Bear in mind that I don't think this is some deliberate attempt to appear superhuman, I think it's just accidental

joefourier · 6 years ago

I'm sure if you tried building your own livestreaming or VOD service, you'd come up with similar solutions and insights. Peering problems are fairly obvious - put up a gigabit server in Germany and try livestreaming high bitrate video to a highspeed connection in San Francisco (or vice-versa), and watch as you run into problems despite having more than enough theoretical bandwidth.

When your users start to complain, you tend to develop the domain knowledge necessary to solve their problems pretty quickly.

drwl · 6 years ago

Justin Kan goes a bit into Kyle's accelerated learning - https://www.youtube.com/watch?v=YzyatiQrQlQ

arcticfox · 6 years ago

Pretty exceptional indeed. Also impressive that he was able to grow from founder-stage tech to that scale, since they're largely different problems.
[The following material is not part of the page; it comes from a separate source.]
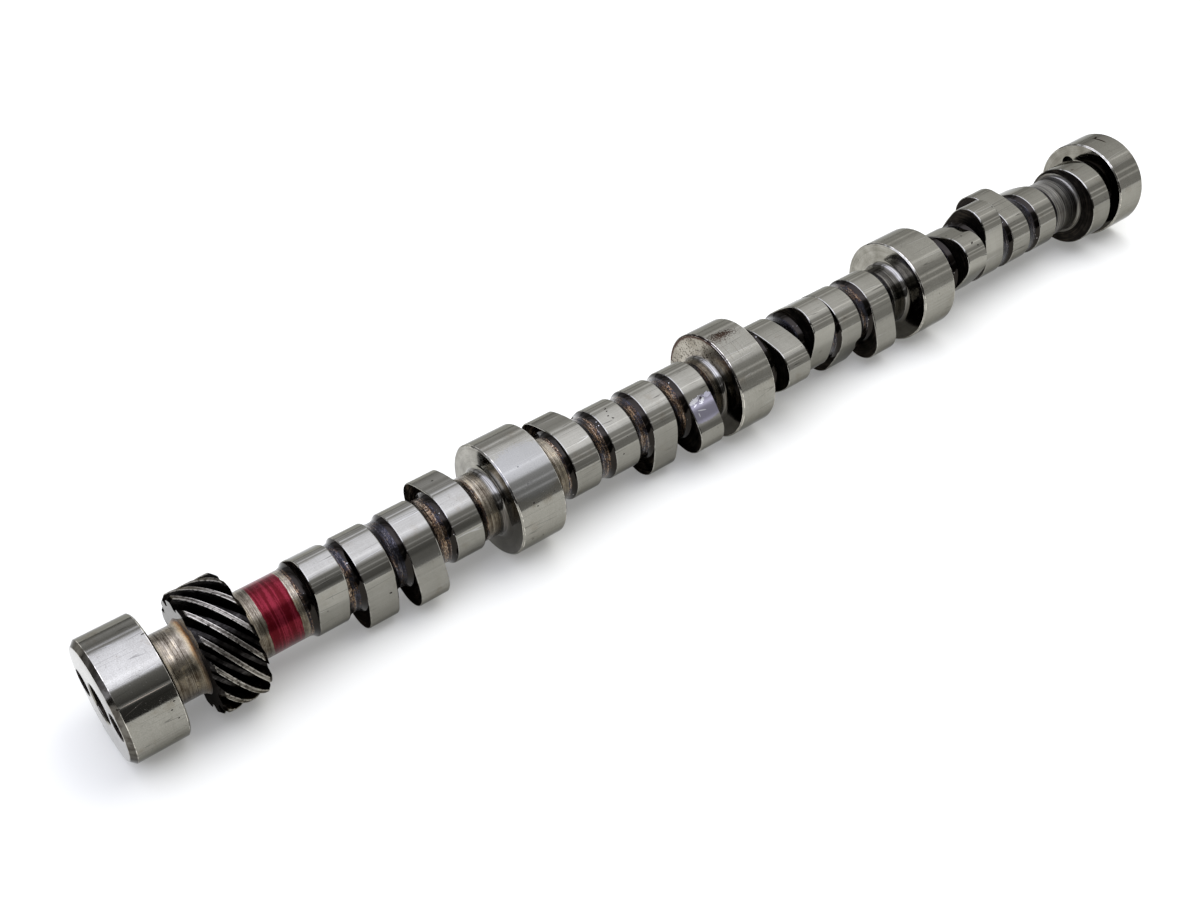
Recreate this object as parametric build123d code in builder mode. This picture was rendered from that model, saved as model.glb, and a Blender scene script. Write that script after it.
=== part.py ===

Especially back in 2010. I feel like I'd have a much better shot of being able to figure out that scale these days than a decade ago. (If I spent my free time studying and not watching Age of Empires 2 on Justin.tv/Twitch).

scurvy · 6 years ago

If that was actually the case, why the f did they have a boatload of gear in 200 Paul? There's almost no peering exchange there whatsoever (until SFMIX about 3 years ago). Can think of a lot better connected places in the Bay.

kd5bjo · 6 years ago

It’s one of the reasons we moved out of there. Moving day was an ... interesting experience: lots of planning to minimize downtime, and everything that was actually planned went relatively well. Unfortunately, what we thought was a 90% plan turned out to be more like 50%. Several people pulled all-nighters on that one.

At the time PAIX had a reverse-billing setup: the more data you transferred, the cheaper your connection charge was; we managed to get all the way into the cheapest billing tier within the first billing cycle which was basically unheard-of at the time.